R. A. Ortiz et al. (“Synthesis of hybrid methacrylate-silicone-cyclohexanepoxide monomers and the study of their UV induced polymerization”, Progress in Organic Coatings, 57, (2006), 159-164) discloses a preparation of hybrid silicone monomer having a methacrylate group and epoxy ring in the structure using a hydrosilylation reaction of linear silicone hydride monomer—started by a hydrosilylation reaction between a silanichydride bond in the monomer with carbon-carbon double bond in a methacrylate-containing reagent, e.g., allyl methacrylate. The prepared hybrid silicone monomer is thermal and light curable.

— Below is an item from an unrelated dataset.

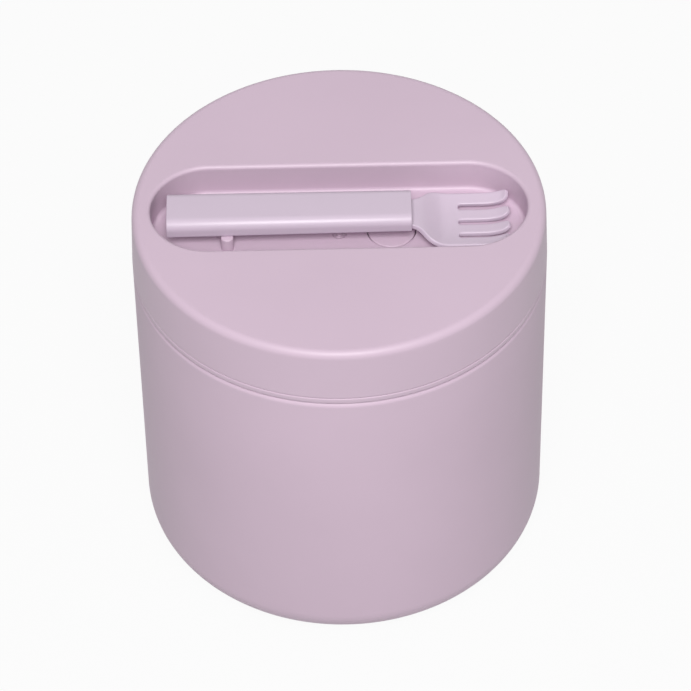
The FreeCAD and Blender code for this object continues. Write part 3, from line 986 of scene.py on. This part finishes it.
gasket_inner = 49.9
gasket_lip = 50.5
gasket_outline = [
    (gasket_inner, gasket_low.z, 0.25, 3),
    (gasket_lip, gasket_low.z, 0.25, 3),
    (gasket_lip, rim_z),
    (gasket_high.x, rim_z, 0.2, 3),
    (gasket_high.x, gasket_high.z, 0.2, 3),
    (gasket_inner, gasket_high.z),
]
rim_seal = lathe("rim_seal", gasket_outline)
install(rim_seal, seal_silicone, "seal", "lid_gasket")

# %% [markdown]
# ## The fork's handle
#
# The handle is a channel: a flat top with two generous round edges, open below. Its end outline is drawn
# once, filled, and extruded along the tray. The far end is then scaled a little narrower and lower, as
# the real handle tapers, and the end edges get a small bevel. The hole for the pin is blind, because no
# pin shows on the handle's side.

# %% Fork handle
handle_wall = 1.3
handle_round = 2.9
handle_end_width = 13.5
handle_end_height = 4.7
end_bevel = 0.24
handle_tail_width = handle_high.y - handle_low.y
handle_tail_height = handle_high.z - handle_low.z
handle_top = handle_high.z
handle_length = handle_high.x - handle_low.x
half = handle_tail_width / 2
channel_half = half - handle_wall
channel_top = handle_top - handle_wall
handle_corners = [
    (-half, handle_low.z, 0.4),
    (-half, handle_top, handle_round, 10),
    (half, handle_top, handle_round, 10),
    (half, handle_low.z, 0.4),
    (channel_half, handle_low.z, 0.3),
    (channel_half, channel_top, handle_round - handle_wall, 8),
    (-channel_half, channel_top, handle_round - handle_wall, 8),
    (-channel_half, handle_low.z, 0.3),
]
handle_places = [(handle_low.x * MM, (fork_y + c[0]) * MM, c[1] * MM) for c in handle_corners]
fork_handle = draw_line("fork_handle_shape", handle_places, closed=True)
for corner, place in zip(handle_corners, handle_places):
    segments = corner[3] if len(corner) > 3 else 3
    round_corner(place, corner[2] * MM, segments)
everything()
bpy.ops.mesh.edge_face_add()
pull(x=handle_length)
width_factor = handle_end_width / handle_tail_width
height_factor = handle_end_height / handle_tail_height
scale((1, width_factor, height_factor), (handle_high.x, fork_y, handle_top))
everything()
bpy.ops.mesh.normals_make_consistent(inside=False)
bpy.ops.mesh.select_mode(type="EDGE")
for end_x in (handle_low.x, handle_high.x):
    chosen = pick("edges", lambda place, end_x=end_x: near(place.x, end_x), keep=end_x != handle_low.x)
    print("end edges", chosen)
bpy.ops.mesh.bevel(offset=end_bevel * MM, segments=3, affect="EDGES")
close_edit(fork_handle)

pin_x = (pin_low.x + pin_high.x) / 2
pin_z = (pin_low.z + pin_high.z) / 2
pin_radius = (pin_high.z - pin_low.z) / 2


def bar_across(name, radius, width, x, z, points=48):
    """A round bar across the fork, with softened ends."""
    deselect_all()
    bpy.ops.mesh.primitive_cylinder_add(
        vertices=points, radius=radius * MM, depth=width * MM,
        location=(x * MM, fork_y * MM, z * MM), rotation=(math.pi / 2, 0, 0),
    )
    bar = bpy.context.active_object
    bar.name = name
    settle()
    return bar


pin_cover = 0.6
pin_play = 0.03
eye_play = 0.06
pin_width = handle_tail_width - 2 * pin_cover
clean(fork_handle)
pin_hole = bar_across("pin_hole", pin_radius + pin_play, pin_width, pin_x, pin_z)
carve(fork_handle, pin_hole, solver="MANIFOLD")
clean(fork_handle)
install(fork_handle, fork_plastic, "handle", "fork_handle")

# %% [markdown]
# ## The fork's head
#
# A fork is easiest as a flat grid with few faces. Eleven columns give four tines of two faces each and
# three slots of one. The slot faces are deleted, the rows are moved to their heights and widths, and the
# neck edge is extruded under the handle. A Solidify modifier gives the thickness, and a subdivision
# surface rounds the tips, the slot ends and the edges together, which is how the moulded fork looks.

# %% Rows of the fork's head
def ease(value):
    """Ease from 0 to 1 with level ends."""
    limited = min(max(value, 0.0), 1.0)
    return (1 - math.cos(math.pi * limited)) / 2


neck_x = handle_high.x
tip_x = head_high.x - 0.25
neck_half = 5.15
head_half = 10.55
shoulder_length = 7.8
drop_start = neck_x + 0.5
drop_length = 10.0
neck_top = 115.95
palm_top = 111.75
dish = 1.5
neck_dish = 0.05
tip_rise = 1.9
rise_start = tip_x - 6.2
head_thickness = 1.5
shoulder_shares = [0.0, 0.25, 0.5, 0.75, 1.0]
row_x = []
row_half = []
for share in shoulder_shares:
    along = 1.5 * share * (1 - share) + share ** 3
    across = 3 * share ** 2 - 2 * share ** 3
    row_x.append(neck_x + shoulder_length * along)
    row_half.append(neck_half + (head_half - neck_half) * across)
tine_x = [29.4, 30.8, 32.3, 33.8, 35.2, 37.6, 40.2, 42.6, 44.8, 46.5, tip_x]
row_x += tine_x
row_half += [head_half] * len(tine_x)
SLOT_ROW = 8
ROWS = len(row_x)
COLUMNS = 11
print("rows of the head", [round(x, 2) for x in row_x])

# %% Draw the head
deselect_all()
head_length = tip_x - neck_x
head_middle = (neck_x + head_length / 2, fork_y, neck_top)
bpy.ops.mesh.primitive_grid_add(
    x_subdivisions=ROWS - 1, y_subdivisions=COLUMNS, size=2 * MM,
    location=[part * MM for part in head_middle],
)
fork_head = bpy.context.active_object
fork_head.name = "fork_head_shape"
settle()
edit(fork_head)
everything()
scale((head_length / 2, head_half, 1), head_middle)
close_edit(fork_head)
even_step = head_length / (ROWS - 1)
column_step = 2 * head_half / COLUMNS
print("grid faces", len(fork_head.data.polygons), "wanted", (ROWS - 1) * COLUMNS)


def row_of(place):
    """Number of the grid row that a point is on."""
    return round((place.x / MM - neck_x) / even_step)


def column_of(place):
    """Number of the grid line that a point is on, counted from the front."""
    return round((place.y / MM - fork_y + head_half) / column_step)


edit(fork_head, "FACE")


def in_slot(place, normal):
    """Whether a face is in one of the three slots."""
    column = math.floor((place.y / MM - fork_y + head_half) / column_step)
    row = math.floor((place.x / MM - neck_x) / even_step)
    return column in (2, 5, 8) and row >= SLOT_ROW


print("slot faces", pick_faces(in_slot))
bpy.ops.mesh.delete(type="FACE")
bpy.ops.mesh.select_mode(type="VERT")
everything()
grid_points = {(row_of(place), column_of(place)): number for number, place in held_points()}

for row in range(ROWS):
    numbers = [number for (at, column), number in grid_points.items() if at == row]
    old_x = neck_x + row * even_step
    drop = ease((row_x[row] - drop_start) / drop_length)
    rise = tip_rise * (max(row_x[row] - rise_start, 0) / (tip_x - rise_start)) ** 2
    hold(numbers)
    scale((1, row_half[row] / head_half, 1), (old_x, fork_y, neck_top))
    move(x=row_x[row] - old_x, z=drop * (palm_top - neck_top) + rise)
    for column in range((COLUMNS + 1) // 2):
        mirror_column = COLUMNS - column
        pair = [grid_points[key] for key in ((row, column), (row, mirror_column)) if key in grid_points]
        side_share = (head_half - column * column_step) / (head_half + 1)
        hold(pair)
        move(z=(neck_dish + drop * (dish - neck_dish)) * side_share ** 2)

# %% [markdown]
# The outer tines are a little shorter. The last row of each tine is drawn in, and thinned once it has
# its thickness, so that the subdivision ends it in a round tip. The neck edge is extruded to the left as
# the shank that lies under the handle, and narrows to the tongue at the pin.

# %% Tips, shank and tongue
outer_short = 0.5
tip_narrowing = 0.62
for tine in range(4):
    first = tine * 3
    tip_points = [grid_points[(ROWS - 1, column)] for column in (first, first + 1, first + 2)]
    middle_y = fork_y - head_half + (first + 1) * column_step
    hold(tip_points)
    scale((1, tip_narrowing, 1), (tip_x, middle_y, palm_top))
    if tine in (0, 3):
        move(x=-outer_short)
shank_stages = [(-1.2, 1.0), (-28.0, 1.0), (-34.0, 1.0), (-0.4, 0.8), (-3.2, 1.0)]
bpy.ops.mesh.select_mode(type="EDGE")
pick("edges", lambda place: near(place.x, neck_x))
shank_x = neck_x
for step, narrowing in shank_stages:
    pull(x=step)
    shank_x += step
    scale((1, narrowing, 1), (shank_x, fork_y, neck_top))
close_edit(fork_head)
apply_modifier(
    fork_head, "SOLIDIFY", thickness=head_thickness * MM, offset=-1.0, use_even_offset=True,
    edge_crease_inner=0.35, edge_crease_outer=0.35,
)
tip_thinning = 0.55
tip_reach = 0.6
edit(fork_head)
for tine in range(4):
    middle_y = fork_y - head_half + (tine * 3 + 1) * column_step
    pick(
        "verts",
        lambda place: place.x / MM > tip_x - tip_reach and abs(place.y / MM - middle_y) < column_step,
    )
    tip_top = max(place.z for number, place in held_points()) / MM
    scale((1, 1, tip_thinning), (tip_x, middle_y, tip_top))
close_edit(fork_head)
apply_modifier(fork_head, "SUBSURF", levels=3, render_levels=3)
print("head before the eye", len(fork_head.data.polygons), "open", open_edges(fork_head))

# %% [markdown]
# The tongue ends in a round eye that is welded on and drilled for the pin. The pin is a plain steel bar
# with softened ends, short enough to stay inside the handle's sides.

# %% Eye and pin
eye_radius = 1.8
eye_width = 8.3
fork_eye = bar_across("fork_eye", eye_radius, eye_width, pin_x, pin_z, 64)
soften(fork_eye, 0.25, 3)
carve(fork_head, fork_eye, "UNION")
carve(fork_head, bar_across("pin_tool", pin_radius + eye_play, 2 * handle_tail_width, pin_x, pin_z))
clean(fork_head, 40)
install(fork_head, fork_plastic, "fork", "fork_head")

fork_pin = bar_across("fork_pin_shape", pin_radius, pin_width, pin_x, pin_z)
soften(fork_pin, 0.1)
install(fork_pin, small_steel, "handle", "fork_pin")

# %% [markdown]
# ## Pieces that keep their CAD shape
#
# What is hidden between the walls, and the spring, already have the right shape. They keep their packed
# mesh and only get a finish.

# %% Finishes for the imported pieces
kept_finishes = {
    "seal_bead": dull_metal,
    "getter": dull_metal,
    "copper_foil": copper_foil,
    "plug_foam": plug_foam,
    "vent_spring": small_steel,
}
for node, material in kept_finishes.items():
    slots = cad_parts[node].material_slots
    for index in range(len(slots)):
        slots[index].material = material
    print(node, "finished with", material.name, "in", len(slots), "slot")

# %% [markdown]
# ## Floor, light and camera
#
# The jar stands on a plain white sweep. To the camera, and in reflections, the floor and the world are
# white at a strength of 1, so the background is clean without any more light on the jar. A part of the
# floor's own shading is mixed in, and keeps a faint shadow under the jar.

# %% Floor and world
floor_drop = 0.1
deselect_all()
bpy.ops.mesh.primitive_plane_add(size=6.0, location=(0, 0, -floor_drop * MM))
floor = bpy.context.active_object
floor.name = "floor"
settle()
FLOOR_LIGHT_SHARE = 0.94
FLOOR_GREY = (0.50, 0.50, 0.50, 1)
WHITE = (1, 1, 1, 1)
WORLD_LIGHT = 0.25


def seen_directly(tree):
    """1 for rays from the camera and for reflected and refracted rays."""
    path = tree.nodes.new("ShaderNodeLightPath")
    seen = path.outputs["Is Camera Ray"]
    for ray in ("Is Glossy Ray", "Is Transmission Ray"):
        larger = tree.nodes.new("ShaderNodeMath")
        larger.operation = "MAXIMUM"
        tree.links.new(seen, larger.inputs[0])
        tree.links.new(path.outputs[ray], larger.inputs[1])
        seen = larger.outputs[0]
    return seen


floor_material = bpy.data.materials.new("white_floor")
floor_tree, floor_mix = blank_tree(floor_material, "ShaderNodeOutputMaterial", "ShaderNodeMixShader")
floor_matt = add_node(floor_tree, "ShaderNodeBsdfDiffuse", {"Color": FLOOR_GREY})
floor_glow = add_node(floor_tree, "ShaderNodeEmission", {"Strength": 1.0})
floor_share = floor_tree.nodes.new("ShaderNodeMath")
floor_share.operation = "MULTIPLY"
floor_share.inputs[1].default_value = FLOOR_LIGHT_SHARE
floor_tree.links.new(seen_directly(floor_tree), floor_share.inputs[0])
floor_tree.links.new(floor_share.outputs[0], floor_mix.inputs["Fac"])
floor_tree.links.new(floor_matt.outputs["BSDF"], floor_mix.inputs[1])
floor_tree.links.new(floor_glow.outputs["Emission"], floor_mix.inputs[2])
floor.data.materials.append(floor_material)

world = bpy.data.worlds.new("studio")
bpy.context.scene.world = world
world_tree, world_mix = blank_tree(world, "ShaderNodeOutputWorld", "ShaderNodeMixShader")
soft_sky = add_node(world_tree, "ShaderNodeBackground", {"Color": WHITE, "Strength": WORLD_LIGHT})
white_sky = add_node(world_tree, "ShaderNodeBackground", {"Color": WHITE, "Strength": 1.0})
world_tree.links.new(seen_directly(world_tree), world_mix.inputs["Fac"])
world_tree.links.new(soft_sky.outputs["Background"], world_mix.inputs[1])
world_tree.links.new(white_sky.outputs["Background"], world_mix.inputs[2])
print("floor share", FLOOR_LIGHT_SHARE, "world light", WORLD_LIGHT)

# %% [markdown]
# The photograph has one broad soft light in front of and above the jar, close to the camera's own
# direction: even the floor of the tray is lit. It fades gently towards both sides of the body. A weak
# second lamp hangs overhead.

# %% Lamps
def soft_lamp(name, place, target, size, power):
    """A square area lamp aimed at a place."""
    deselect_all()
    bpy.ops.object.light_add(type="AREA", location=place)
    lamp = bpy.context.active_object
    lamp.name = name
    lamp.data.shape = "SQUARE"
    lamp.data.size = size
    lamp.data.energy = power
    aim = Vector(target) - Vector(place)
    lamp.rotation_euler = aim.to_track_quat("-Z", "Y").to_euler()
    print(f"{name}: {power} W, {size} m wide")


soft_lamp("front_lamp", (0.0, -1.14, 1.58), (0, 0, 0.06), 0.8, 33.0)
soft_lamp("top_lamp", (0.0, -0.15, 1.8), (0, 0, 0.06), 0.9, 1.0)

# %% [markdown]
# The camera was fitted to the jar's outline in the photograph. It stands 46 degrees above the floor with
# a long lens, and leans by about one degree.

# %% Camera
lens = 200.81
elevation = math.radians(46.014)
distance = 1.12814
lean = math.radians(-1.1517)
aim_point = Vector((0, 0, 0.06))
back = Vector((0, -math.cos(elevation), math.sin(elevation)))
level_right = Vector((1, 0, 0))
level_up = back.cross(level_right)
right = math.cos(lean) * level_right + math.sin(lean) * level_up
up = -math.sin(lean) * level_right + math.cos(lean) * level_up
camera_data = bpy.data.cameras.new("photo_camera")
camera = bpy.data.objects.new("photo_camera", camera_data)
bpy.context.scene.collection.objects.link(camera)
camera_data.sensor_width = 36.0
camera_data.sensor_fit = "AUTO"
camera_data.lens = lens
camera_data.shift_x = 0.0055
camera_data.shift_y = 0.0117
camera_data.clip_start = 0.01
turn = Matrix((right, up, back)).transposed()
camera.matrix_world = Matrix.Translation(aim_point + back * distance) @ turn.to_4x4()
bpy.context.scene.camera = camera
bpy.context.scene.view_settings.view_transform = "Standard"
print("camera at", [round(part, 3) for part in camera.location])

Y. Kang et al. (“Ionic Conductivity and Electrochemical Properties of Cross-linked Solid Polymer Electrolyte Using Star-shaped Siloxane Acrylate”, Journal of Power Sources, 165, (2007), 92-96) discloses a synthesis of star-shaped siloxane acrylate by the hydrosilylation reaction of tetramethylcyclotetrasiloxane (D4H) with poly(ethylene glycol)monoallyl ether, giving hydroxy-containing siloxane monomer undergoing acryloylation in the next step. The final product is siloxane monomer having acrylate groups at the chain ends, which is employed as a crosslinker by thermal curing with a thermal initiator (benzoyl peroxide (BPO) was used).

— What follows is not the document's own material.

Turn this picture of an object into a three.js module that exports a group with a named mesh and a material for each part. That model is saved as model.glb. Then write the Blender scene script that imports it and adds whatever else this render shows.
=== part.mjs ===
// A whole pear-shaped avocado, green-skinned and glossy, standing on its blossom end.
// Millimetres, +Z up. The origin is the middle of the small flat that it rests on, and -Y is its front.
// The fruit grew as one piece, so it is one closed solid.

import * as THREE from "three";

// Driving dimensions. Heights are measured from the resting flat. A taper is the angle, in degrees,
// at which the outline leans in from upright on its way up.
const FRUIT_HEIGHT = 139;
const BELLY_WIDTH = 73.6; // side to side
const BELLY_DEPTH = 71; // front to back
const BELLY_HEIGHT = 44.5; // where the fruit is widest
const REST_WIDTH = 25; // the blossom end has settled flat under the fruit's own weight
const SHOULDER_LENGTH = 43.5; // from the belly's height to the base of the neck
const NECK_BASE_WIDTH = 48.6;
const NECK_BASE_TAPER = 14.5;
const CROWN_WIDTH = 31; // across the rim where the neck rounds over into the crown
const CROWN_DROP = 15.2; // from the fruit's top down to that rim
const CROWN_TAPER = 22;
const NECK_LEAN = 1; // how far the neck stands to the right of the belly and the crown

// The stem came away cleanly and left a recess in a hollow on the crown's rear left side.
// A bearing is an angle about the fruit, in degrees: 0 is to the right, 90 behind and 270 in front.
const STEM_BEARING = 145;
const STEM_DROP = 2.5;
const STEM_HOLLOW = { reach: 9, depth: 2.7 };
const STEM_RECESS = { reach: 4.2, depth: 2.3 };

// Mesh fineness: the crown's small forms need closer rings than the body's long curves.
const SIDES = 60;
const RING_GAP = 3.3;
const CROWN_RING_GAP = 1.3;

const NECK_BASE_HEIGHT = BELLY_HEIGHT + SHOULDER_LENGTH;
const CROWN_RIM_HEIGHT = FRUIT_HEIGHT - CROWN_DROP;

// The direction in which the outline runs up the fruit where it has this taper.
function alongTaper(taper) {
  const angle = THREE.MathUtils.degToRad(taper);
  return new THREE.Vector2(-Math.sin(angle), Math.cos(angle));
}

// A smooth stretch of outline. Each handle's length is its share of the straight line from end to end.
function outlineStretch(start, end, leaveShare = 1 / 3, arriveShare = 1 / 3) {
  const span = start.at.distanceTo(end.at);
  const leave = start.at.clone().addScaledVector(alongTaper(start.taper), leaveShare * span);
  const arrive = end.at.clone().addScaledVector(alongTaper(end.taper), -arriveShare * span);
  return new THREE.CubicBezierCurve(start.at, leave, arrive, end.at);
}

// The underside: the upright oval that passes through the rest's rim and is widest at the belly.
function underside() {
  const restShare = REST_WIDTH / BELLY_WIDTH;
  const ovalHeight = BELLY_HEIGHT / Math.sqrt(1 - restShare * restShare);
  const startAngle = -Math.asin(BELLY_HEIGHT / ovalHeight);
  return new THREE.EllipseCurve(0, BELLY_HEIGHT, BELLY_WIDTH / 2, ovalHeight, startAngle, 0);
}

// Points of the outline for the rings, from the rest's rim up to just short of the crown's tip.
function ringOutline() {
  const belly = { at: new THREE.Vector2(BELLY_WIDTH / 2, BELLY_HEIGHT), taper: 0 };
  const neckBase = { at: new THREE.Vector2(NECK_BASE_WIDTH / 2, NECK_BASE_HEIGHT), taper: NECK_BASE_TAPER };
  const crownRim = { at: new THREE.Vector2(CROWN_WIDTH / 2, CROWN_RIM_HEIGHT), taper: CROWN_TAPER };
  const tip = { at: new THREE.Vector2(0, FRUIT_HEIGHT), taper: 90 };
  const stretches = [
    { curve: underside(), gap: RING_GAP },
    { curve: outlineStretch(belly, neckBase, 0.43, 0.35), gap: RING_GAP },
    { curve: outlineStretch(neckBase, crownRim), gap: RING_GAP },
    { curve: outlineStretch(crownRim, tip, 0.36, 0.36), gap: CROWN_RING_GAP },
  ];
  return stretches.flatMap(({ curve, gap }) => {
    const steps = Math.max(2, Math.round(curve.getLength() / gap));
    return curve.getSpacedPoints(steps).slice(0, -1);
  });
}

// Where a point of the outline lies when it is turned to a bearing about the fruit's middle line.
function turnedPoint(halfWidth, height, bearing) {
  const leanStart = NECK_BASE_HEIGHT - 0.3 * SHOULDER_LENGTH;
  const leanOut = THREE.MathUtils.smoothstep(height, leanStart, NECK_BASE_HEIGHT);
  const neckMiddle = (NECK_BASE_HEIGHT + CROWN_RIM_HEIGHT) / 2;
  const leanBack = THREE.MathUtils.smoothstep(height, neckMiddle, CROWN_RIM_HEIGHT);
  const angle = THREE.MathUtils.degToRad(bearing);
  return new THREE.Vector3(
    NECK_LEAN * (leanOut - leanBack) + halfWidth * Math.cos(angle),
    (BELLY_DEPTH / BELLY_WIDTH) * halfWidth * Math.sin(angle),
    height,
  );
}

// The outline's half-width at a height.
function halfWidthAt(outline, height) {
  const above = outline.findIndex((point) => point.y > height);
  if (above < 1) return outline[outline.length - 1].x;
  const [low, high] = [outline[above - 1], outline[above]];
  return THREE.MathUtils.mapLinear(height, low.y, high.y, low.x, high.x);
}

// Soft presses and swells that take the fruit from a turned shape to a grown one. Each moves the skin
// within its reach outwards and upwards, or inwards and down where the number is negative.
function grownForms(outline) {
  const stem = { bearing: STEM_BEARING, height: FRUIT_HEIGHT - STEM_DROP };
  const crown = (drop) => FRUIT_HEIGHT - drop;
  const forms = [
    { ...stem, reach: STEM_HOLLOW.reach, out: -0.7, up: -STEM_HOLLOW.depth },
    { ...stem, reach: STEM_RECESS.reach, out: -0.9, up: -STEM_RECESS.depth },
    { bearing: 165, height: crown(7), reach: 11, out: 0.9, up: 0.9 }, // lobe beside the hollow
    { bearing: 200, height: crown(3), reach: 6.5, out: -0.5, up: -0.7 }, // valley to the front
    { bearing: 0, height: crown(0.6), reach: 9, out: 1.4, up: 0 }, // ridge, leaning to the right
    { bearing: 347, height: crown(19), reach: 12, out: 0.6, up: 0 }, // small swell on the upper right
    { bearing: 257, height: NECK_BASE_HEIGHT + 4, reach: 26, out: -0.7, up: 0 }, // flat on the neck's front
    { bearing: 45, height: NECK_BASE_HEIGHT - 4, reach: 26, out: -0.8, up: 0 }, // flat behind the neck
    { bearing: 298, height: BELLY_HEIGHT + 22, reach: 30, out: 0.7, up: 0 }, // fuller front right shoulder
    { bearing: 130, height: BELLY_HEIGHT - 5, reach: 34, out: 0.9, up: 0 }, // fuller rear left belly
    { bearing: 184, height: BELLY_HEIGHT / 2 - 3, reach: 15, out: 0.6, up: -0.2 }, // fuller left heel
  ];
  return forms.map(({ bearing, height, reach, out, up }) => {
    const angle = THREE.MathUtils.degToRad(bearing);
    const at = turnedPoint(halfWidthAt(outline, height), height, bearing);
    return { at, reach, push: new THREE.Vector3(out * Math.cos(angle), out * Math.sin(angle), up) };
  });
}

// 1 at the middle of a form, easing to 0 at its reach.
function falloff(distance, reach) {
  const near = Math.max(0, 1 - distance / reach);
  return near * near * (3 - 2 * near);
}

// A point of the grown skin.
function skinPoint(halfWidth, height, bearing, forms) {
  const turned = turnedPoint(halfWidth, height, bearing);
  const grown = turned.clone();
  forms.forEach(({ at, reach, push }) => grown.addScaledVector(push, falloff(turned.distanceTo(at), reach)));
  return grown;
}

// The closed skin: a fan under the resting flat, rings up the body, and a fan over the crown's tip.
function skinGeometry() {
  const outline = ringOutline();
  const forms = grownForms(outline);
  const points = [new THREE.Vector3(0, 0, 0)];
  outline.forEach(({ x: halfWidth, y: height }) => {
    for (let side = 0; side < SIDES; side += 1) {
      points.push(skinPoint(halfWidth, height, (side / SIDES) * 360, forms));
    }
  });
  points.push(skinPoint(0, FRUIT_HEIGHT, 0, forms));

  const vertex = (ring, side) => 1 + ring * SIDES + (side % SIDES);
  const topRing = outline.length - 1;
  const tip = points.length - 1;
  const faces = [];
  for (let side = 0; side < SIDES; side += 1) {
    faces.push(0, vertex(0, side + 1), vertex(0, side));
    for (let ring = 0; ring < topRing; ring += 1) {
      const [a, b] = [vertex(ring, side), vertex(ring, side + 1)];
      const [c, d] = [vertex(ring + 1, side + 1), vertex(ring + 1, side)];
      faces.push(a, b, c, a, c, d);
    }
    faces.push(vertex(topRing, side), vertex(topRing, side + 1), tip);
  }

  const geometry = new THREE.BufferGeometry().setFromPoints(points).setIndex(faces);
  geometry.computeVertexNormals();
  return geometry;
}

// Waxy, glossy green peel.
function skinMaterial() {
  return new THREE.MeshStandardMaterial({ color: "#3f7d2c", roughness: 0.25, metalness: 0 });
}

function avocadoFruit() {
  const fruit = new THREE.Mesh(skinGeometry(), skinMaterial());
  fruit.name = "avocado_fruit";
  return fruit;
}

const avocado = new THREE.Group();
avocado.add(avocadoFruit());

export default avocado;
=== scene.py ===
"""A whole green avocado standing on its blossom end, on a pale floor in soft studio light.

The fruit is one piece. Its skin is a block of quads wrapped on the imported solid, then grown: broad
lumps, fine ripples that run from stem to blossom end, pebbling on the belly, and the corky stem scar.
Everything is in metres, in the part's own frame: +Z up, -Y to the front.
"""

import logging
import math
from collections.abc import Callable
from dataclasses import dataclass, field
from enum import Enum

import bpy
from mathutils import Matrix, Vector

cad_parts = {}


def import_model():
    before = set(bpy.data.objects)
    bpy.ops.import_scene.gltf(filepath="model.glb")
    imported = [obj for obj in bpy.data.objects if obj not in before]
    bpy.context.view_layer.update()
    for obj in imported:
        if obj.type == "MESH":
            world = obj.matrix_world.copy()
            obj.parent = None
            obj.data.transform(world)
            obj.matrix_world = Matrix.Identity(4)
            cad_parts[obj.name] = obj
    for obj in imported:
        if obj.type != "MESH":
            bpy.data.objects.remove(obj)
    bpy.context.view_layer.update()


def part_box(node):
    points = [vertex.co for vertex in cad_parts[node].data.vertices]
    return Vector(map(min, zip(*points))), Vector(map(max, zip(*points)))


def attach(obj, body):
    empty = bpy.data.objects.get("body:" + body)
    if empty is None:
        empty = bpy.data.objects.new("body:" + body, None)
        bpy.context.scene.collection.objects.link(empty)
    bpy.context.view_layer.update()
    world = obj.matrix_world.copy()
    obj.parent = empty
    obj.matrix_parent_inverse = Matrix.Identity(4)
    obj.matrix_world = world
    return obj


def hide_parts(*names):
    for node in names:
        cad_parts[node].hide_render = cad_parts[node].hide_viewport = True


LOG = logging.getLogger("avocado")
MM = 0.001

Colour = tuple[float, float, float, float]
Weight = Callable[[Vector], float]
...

A synthesis method of siloxanes with various functional groups at the chain ends is disclosed in M. Cazacu et al. (“Synthesis of Functional Telechelic Polydimethylsiloxane by Ion-exchangers Catalysis”, European Polymer Journal, 35 (1999), 1629-1635) which discloses a preparation of telechelic siloxane oligomers with various functional groups, such as vinyl (—CH═CH2), aminopropyl (—(CH2)3—NH2), methacryloxymethyl (—CH2—O—OC(CH3)C═CH2), or carboxypropyl (—(CH2)3—COOH) at the polymer chain ends, using a ring-opening polymerization of octamethylcyclotetrasiloxane in disiloxanes with various described functional groups at both molecule ends (as a chain terminator of synthesized siloxane oligomers) using an ion exchanger catalyst.
WO 07/050,580 discloses a preparation method of pressure sensitive adhesive compositions having acrylate/methacrylate at the polymer chain ends using chain terminators (to control molecular weight of prepared products) in a group of silanes, silazanes, disilazanes, and disiloxanes having acrylate/methacrylate at the molecular ends.